[Information provided]

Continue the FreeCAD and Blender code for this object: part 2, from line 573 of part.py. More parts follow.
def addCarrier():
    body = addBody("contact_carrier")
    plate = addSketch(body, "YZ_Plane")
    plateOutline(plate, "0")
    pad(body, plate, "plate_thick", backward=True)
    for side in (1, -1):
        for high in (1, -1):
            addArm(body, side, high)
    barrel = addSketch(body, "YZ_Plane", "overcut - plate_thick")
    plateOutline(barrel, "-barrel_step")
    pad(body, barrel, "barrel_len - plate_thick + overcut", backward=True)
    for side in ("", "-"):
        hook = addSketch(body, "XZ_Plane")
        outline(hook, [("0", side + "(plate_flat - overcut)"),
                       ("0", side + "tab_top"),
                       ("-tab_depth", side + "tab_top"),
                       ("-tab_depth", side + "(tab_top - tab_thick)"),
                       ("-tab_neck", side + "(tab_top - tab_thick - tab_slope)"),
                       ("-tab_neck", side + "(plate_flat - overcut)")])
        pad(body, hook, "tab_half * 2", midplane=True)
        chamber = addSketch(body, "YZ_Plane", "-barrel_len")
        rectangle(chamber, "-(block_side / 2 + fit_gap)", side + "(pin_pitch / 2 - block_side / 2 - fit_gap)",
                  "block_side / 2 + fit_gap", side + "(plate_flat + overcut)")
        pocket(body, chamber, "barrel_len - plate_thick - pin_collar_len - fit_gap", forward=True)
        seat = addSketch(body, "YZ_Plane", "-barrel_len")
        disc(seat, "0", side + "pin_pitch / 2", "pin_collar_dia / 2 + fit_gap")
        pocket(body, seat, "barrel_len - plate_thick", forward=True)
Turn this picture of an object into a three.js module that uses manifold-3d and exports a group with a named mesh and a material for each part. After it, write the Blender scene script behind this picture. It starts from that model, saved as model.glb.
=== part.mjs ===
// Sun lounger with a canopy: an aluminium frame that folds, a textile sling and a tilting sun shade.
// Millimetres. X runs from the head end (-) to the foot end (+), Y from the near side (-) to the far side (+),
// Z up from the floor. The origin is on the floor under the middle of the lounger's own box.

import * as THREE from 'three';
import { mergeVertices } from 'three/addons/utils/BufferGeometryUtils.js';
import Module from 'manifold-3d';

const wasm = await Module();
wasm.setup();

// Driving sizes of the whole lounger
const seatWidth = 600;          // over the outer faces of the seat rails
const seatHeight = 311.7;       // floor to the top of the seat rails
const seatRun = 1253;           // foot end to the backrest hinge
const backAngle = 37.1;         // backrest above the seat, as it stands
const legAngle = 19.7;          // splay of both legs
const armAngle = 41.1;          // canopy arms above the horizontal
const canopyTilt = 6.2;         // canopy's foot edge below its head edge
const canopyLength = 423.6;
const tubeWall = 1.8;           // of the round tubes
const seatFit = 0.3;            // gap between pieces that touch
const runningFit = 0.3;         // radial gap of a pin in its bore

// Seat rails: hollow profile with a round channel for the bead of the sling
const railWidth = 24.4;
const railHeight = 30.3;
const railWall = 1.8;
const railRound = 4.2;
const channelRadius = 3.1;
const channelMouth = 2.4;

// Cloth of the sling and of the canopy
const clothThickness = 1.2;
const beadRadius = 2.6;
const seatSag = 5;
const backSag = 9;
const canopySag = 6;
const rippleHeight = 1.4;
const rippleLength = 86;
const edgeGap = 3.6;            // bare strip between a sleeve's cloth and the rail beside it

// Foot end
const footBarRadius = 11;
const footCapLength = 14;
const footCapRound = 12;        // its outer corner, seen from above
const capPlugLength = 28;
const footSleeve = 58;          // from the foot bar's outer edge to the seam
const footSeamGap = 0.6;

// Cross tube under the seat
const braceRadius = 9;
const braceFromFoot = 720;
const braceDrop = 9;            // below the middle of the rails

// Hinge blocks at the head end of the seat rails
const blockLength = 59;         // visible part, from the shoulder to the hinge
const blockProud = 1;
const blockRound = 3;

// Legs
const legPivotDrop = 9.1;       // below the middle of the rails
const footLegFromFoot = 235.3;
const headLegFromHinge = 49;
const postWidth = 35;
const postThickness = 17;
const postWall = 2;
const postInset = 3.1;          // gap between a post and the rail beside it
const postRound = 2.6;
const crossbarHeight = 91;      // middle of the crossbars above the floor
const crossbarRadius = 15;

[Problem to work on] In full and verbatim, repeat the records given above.

[Solution to this task]
Continue the FreeCAD and Blender code for this object: part 2, from line 573 of part.py. More parts follow.
def addCarrier():
    body = addBody("contact_carrier")
    plate = addSketch(body, "YZ_Plane")
    plateOutline(plate, "0")
    pad(body, plate, "plate_thick", backward=True)
    for side in (1, -1):
        for high in (1, -1):
            addArm(body, side, high)
    barrel = addSketch(body, "YZ_Plane", "overcut - plate_thick")
    plateOutline(barrel, "-barrel_step")
    pad(body, barrel, "barrel_len - plate_thick + overcut", backward=True)
    for side in ("", "-"):
        hook = addSketch(body, "XZ_Plane")
        outline(hook, [("0", side + "(plate_flat - overcut)"),
                       ("0", side + "tab_top"),
                       ("-tab_depth", side + "tab_top"),
                       ("-tab_depth", side + "(tab_top - tab_thick)"),
                       ("-tab_neck", side + "(tab_top - tab_thick - tab_slope)"),
                       ("-tab_neck", side + "(plate_flat - overcut)")])
        pad(body, hook, "tab_half * 2", midplane=True)
        chamber = addSketch(body, "YZ_Plane", "-barrel_len")
        rectangle(chamber, "-(block_side / 2 + fit_gap)", side + "(pin_pitch / 2 - block_side / 2 - fit_gap)",
                  "block_side / 2 + fit_gap", side + "(plate_flat + overcut)")
        pocket(body, chamber, "barrel_len - plate_thick - pin_collar_len - fit_gap", forward=True)
        seat = addSketch(body, "YZ_Plane", "-barrel_len")
        disc(seat, "0", side + "pin_pitch / 2", "pin_collar_dia / 2 + fit_gap")
        pocket(body, seat, "barrel_len - plate_thick", forward=True)
Turn this picture of an object into a three.js module that uses manifold-3d and exports a group with a named mesh and a material for each part. After it, write the Blender scene script behind this picture. It starts from that model, saved as model.glb.
=== part.mjs ===
// Sun lounger with a canopy: an aluminium frame that folds, a textile sling and a tilting sun shade.
// Millimetres. X runs from the head end (-) to the foot end (+), Y from the near side (-) to the far side (+),
// Z up from the floor. The origin is on the floor under the middle of the lounger's own box.

import * as THREE from 'three';
import { mergeVertices } from 'three/addons/utils/BufferGeometryUtils.js';
import Module from 'manifold-3d';

const wasm = await Module();
wasm.setup();

// Driving sizes of the whole lounger
const seatWidth = 600;          // over the outer faces of the seat rails
const seatHeight = 311.7;       // floor to the top of the seat rails
const seatRun = 1253;           // foot end to the backrest hinge
const backAngle = 37.1;         // backrest above the seat, as it stands
const legAngle = 19.7;          // splay of both legs
const armAngle = 41.1;          // canopy arms above the horizontal
const canopyTilt = 6.2;         // canopy's foot edge below its head edge
const canopyLength = 423.6;
const tubeWall = 1.8;           // of the round tubes
const seatFit = 0.3;            // gap between pieces that touch
const runningFit = 0.3;         // radial gap of a pin in its bore

// Seat rails: hollow profile with a round channel for the bead of the sling
const railWidth = 24.4;
const railHeight = 30.3;
const railWall = 1.8;
const railRound = 4.2;
const channelRadius = 3.1;
const channelMouth = 2.4;

// Cloth of the sling and of the canopy
const clothThickness = 1.2;
const beadRadius = 2.6;
const seatSag = 5;
const backSag = 9;
const canopySag = 6;
const rippleHeight = 1.4;
const rippleLength = 86;
const edgeGap = 3.6;            // bare strip between a sleeve's cloth and the rail beside it

// Foot end
const footBarRadius = 11;
const footCapLength = 14;
const footCapRound = 12;        // its outer corner, seen from above
const capPlugLength = 28;
const footSleeve = 58;          // from the foot bar's outer edge to the seam
const footSeamGap = 0.6;

// Cross tube under the seat
const braceRadius = 9;
const braceFromFoot = 720;
const braceDrop = 9;            // below the middle of the rails

// Hinge blocks at the head end of the seat rails
const blockLength = 59;         // visible part, from the shoulder to the hinge
const blockProud = 1;
const blockRound = 3;

// Legs
const legPivotDrop = 9.1;       // below the middle of the rails
const footLegFromFoot = 235.3;
const headLegFromHinge = 49;
const postWidth = 35;
const postThickness = 17;
const postWall = 2;
const postInset = 3.1;          // gap between a post and the rail beside it
const postRound = 2.6;
const crossbarHeight = 91;      // middle of the crossbars above the floor
const crossbarRadius = 15;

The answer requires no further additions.